Monday, December 05, 2016

Irony Aging Badly

I have a number of ironic t-shirts.  I even have one that says "I <3 irony" which is less ironic and a little more straight up.  In the past few years, this past year in particular, things that used to seem funny or at least a bit arch have become less so.  
One of my shirts that is no longer funny said, "The fake news is all I need." I've been a fan of the comedic news, starting with "The Daily Show" and now that we have even more offerings.  (I am aware that "Saturday Night Live"s Weekend Update also does this, it's just not a thing I ever watched regularly.)  I've talked before about both the shirt and the study that showed that what we used to call fake news was actually substantive.  As one friend put it, the jokes wouldn't be funny if you didn't know what they were laughing about.  
But of course, as more and more people move away from more traditional news, the idea of fake news has moved from news provided with laughs, to news that is actually not correct, or more insidiously, news that is intended to cause harm.  I have also talked before about being your own curator as the internet provides increasing access to information.  
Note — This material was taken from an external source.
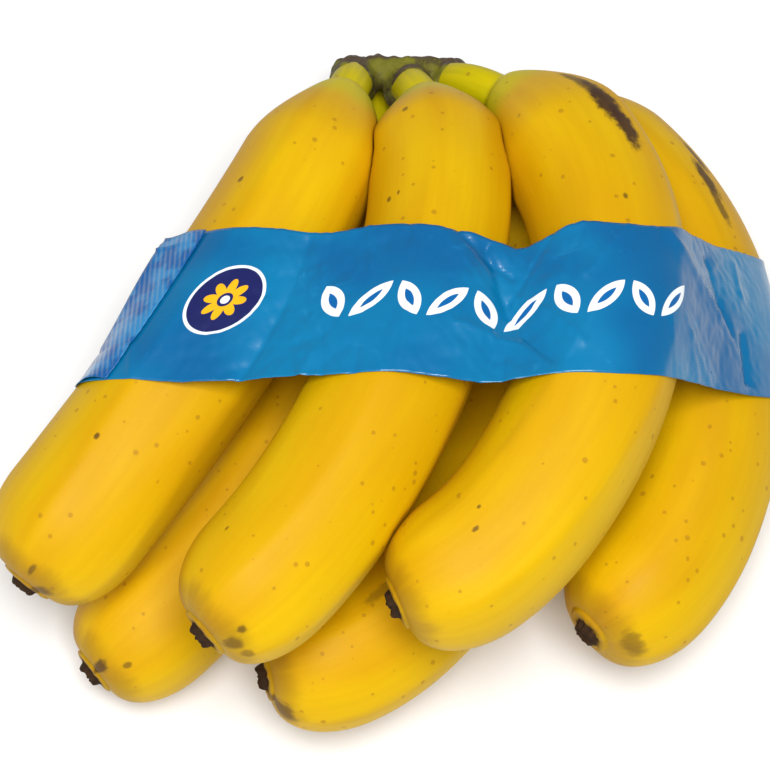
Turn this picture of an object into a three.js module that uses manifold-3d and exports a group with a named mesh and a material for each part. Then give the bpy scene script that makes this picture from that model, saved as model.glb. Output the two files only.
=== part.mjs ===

I talked Thanksgiving with someone who said that just as during the Obama administration we found many people turning to conservative sites sometimes of dubious truthiness, that during the Trump administration their concern was that liberals might find much of the same. I bring this up to say recent events at a DC pizza place are not about how one person decided showing up with a gun and shooting at things (thankfully just things and not people) was the best route to the truth not because one extreme person is a representative sample of any particular viewpoint, but more to say that if or as each of us feel that the mainstream news isn't serving us, it's something we all have to be vigilant about in seeking out other sources, in examining our own biases that let some stories seem more or less true, and in making sure that we seek out reliable information. Just as reading TV reviews is often more helpful if you have knowledge of a critic's general taste and style, the same is true of news. Knowing both your own biases, and those of your news curators makes you a better consumer.